Exercise task: Take the data below and extract the lines from the one with "return section.sketch" to the one with "obj.data.transform(world)", inclusive, exactly as written.

______

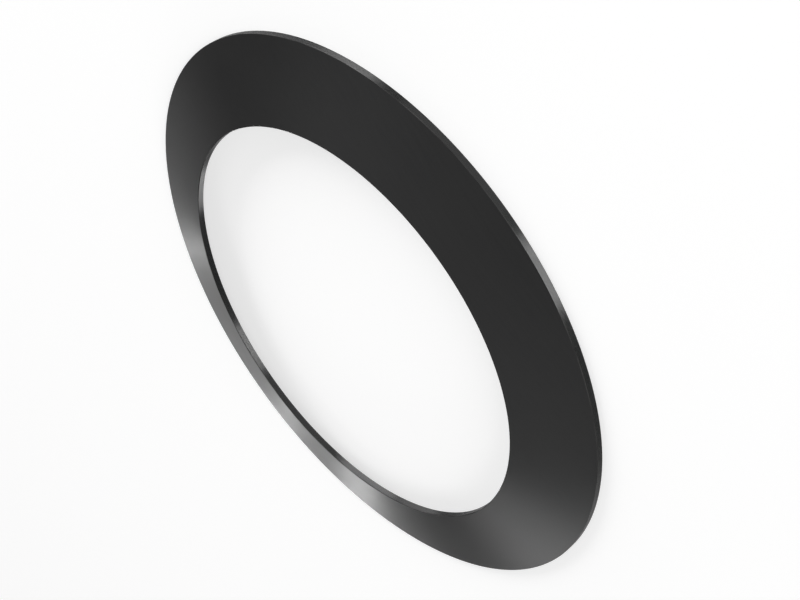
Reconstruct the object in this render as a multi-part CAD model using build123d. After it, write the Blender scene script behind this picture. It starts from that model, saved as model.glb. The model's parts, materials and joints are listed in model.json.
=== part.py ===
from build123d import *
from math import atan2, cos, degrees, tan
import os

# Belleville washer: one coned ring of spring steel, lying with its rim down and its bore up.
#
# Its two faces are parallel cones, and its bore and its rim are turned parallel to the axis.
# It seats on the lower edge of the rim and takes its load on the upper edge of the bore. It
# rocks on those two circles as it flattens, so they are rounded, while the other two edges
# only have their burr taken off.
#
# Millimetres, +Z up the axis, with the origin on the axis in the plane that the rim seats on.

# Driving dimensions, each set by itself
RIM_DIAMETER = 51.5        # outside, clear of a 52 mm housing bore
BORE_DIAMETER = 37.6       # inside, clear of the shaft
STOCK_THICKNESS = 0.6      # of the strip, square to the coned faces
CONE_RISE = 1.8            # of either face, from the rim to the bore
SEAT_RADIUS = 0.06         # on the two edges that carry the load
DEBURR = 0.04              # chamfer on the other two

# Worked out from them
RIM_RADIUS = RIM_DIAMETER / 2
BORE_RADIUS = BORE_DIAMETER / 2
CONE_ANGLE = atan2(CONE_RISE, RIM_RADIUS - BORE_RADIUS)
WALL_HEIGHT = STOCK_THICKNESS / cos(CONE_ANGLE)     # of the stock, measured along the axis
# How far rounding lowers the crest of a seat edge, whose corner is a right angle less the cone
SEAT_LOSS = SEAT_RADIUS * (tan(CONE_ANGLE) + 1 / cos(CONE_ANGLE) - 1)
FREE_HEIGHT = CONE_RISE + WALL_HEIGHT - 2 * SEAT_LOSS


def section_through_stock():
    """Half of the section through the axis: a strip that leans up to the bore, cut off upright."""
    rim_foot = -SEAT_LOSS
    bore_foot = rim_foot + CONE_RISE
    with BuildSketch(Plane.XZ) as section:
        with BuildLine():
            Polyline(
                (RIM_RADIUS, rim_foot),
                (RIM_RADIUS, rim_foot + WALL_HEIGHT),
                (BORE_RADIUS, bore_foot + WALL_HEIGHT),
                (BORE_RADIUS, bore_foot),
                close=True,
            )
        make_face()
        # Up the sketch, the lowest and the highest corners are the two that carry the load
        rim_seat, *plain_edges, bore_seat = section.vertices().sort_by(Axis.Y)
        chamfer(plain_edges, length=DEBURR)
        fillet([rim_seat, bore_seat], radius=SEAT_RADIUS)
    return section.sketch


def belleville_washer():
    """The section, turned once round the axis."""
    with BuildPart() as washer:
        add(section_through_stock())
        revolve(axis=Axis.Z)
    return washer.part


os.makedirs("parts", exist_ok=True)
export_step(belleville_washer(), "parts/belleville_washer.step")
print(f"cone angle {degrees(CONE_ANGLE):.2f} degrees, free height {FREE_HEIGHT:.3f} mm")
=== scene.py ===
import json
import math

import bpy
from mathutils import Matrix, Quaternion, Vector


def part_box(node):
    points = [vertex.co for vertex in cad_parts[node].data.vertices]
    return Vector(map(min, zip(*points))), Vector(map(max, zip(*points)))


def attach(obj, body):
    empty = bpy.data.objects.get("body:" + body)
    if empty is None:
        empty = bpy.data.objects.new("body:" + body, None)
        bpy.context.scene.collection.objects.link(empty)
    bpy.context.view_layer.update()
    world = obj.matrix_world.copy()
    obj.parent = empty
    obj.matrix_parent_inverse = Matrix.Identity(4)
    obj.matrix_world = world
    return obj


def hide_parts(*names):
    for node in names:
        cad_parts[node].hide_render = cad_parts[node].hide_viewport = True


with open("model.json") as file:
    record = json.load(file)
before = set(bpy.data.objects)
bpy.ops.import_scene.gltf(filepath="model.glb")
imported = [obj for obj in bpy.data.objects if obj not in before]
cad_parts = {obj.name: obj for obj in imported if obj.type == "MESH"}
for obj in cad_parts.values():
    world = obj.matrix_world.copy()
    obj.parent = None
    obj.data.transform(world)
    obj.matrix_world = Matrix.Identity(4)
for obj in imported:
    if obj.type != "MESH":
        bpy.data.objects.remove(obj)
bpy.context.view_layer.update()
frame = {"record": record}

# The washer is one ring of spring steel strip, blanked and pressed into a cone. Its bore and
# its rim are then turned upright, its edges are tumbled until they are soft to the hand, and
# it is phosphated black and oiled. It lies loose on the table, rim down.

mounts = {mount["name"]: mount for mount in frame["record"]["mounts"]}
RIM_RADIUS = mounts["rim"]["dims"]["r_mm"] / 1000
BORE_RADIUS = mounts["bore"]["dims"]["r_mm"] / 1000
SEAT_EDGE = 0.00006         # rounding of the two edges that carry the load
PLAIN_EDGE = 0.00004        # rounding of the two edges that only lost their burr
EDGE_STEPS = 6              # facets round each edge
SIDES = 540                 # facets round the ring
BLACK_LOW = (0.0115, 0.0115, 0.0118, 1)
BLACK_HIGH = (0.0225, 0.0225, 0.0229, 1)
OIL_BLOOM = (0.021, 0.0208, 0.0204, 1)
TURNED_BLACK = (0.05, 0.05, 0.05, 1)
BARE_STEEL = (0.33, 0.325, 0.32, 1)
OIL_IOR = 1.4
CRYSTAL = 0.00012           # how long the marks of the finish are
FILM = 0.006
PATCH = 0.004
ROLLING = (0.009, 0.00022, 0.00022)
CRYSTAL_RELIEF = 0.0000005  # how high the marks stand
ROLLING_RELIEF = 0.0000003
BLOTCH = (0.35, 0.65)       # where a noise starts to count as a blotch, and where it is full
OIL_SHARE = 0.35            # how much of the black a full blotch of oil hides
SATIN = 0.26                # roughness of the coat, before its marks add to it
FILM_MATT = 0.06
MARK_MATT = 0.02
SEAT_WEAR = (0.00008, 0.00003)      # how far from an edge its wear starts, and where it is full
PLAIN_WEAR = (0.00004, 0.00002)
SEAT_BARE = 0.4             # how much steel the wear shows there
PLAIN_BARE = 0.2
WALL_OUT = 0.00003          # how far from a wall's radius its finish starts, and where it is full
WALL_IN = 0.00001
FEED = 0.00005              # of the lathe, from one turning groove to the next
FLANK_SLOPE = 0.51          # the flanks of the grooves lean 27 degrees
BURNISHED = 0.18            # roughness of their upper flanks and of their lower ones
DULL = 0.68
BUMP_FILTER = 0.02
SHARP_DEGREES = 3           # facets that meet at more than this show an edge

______

Exercise answer:
    return section.sketch


def belleville_washer():
    """The section, turned once round the axis."""
    with BuildPart() as washer:
        add(section_through_stock())
        revolve(axis=Axis.Z)
    return washer.part


os.makedirs("parts", exist_ok=True)
export_step(belleville_washer(), "parts/belleville_washer.step")
print(f"cone angle {degrees(CONE_ANGLE):.2f} degrees, free height {FREE_HEIGHT:.3f} mm")
=== scene.py ===
import json
import math

import bpy
from mathutils import Matrix, Quaternion, Vector


def part_box(node):
    points = [vertex.co for vertex in cad_parts[node].data.vertices]
    return Vector(map(min, zip(*points))), Vector(map(max, zip(*points)))


def attach(obj, body):
    empty = bpy.data.objects.get("body:" + body)
    if empty is None:
        empty = bpy.data.objects.new("body:" + body, None)
        bpy.context.scene.collection.objects.link(empty)
    bpy.context.view_layer.update()
    world = obj.matrix_world.copy()
    obj.parent = empty
    obj.matrix_parent_inverse = Matrix.Identity(4)
    obj.matrix_world = world
    return obj


def hide_parts(*names):
    for node in names:
        cad_parts[node].hide_render = cad_parts[node].hide_viewport = True


with open("model.json") as file:
    record = json.load(file)
before = set(bpy.data.objects)
bpy.ops.import_scene.gltf(filepath="model.glb")
imported = [obj for obj in bpy.data.objects if obj not in before]
cad_parts = {obj.name: obj for obj in imported if obj.type == "MESH"}
for obj in cad_parts.values():
    world = obj.matrix_world.copy()
    obj.parent = None
    obj.data.transform(world)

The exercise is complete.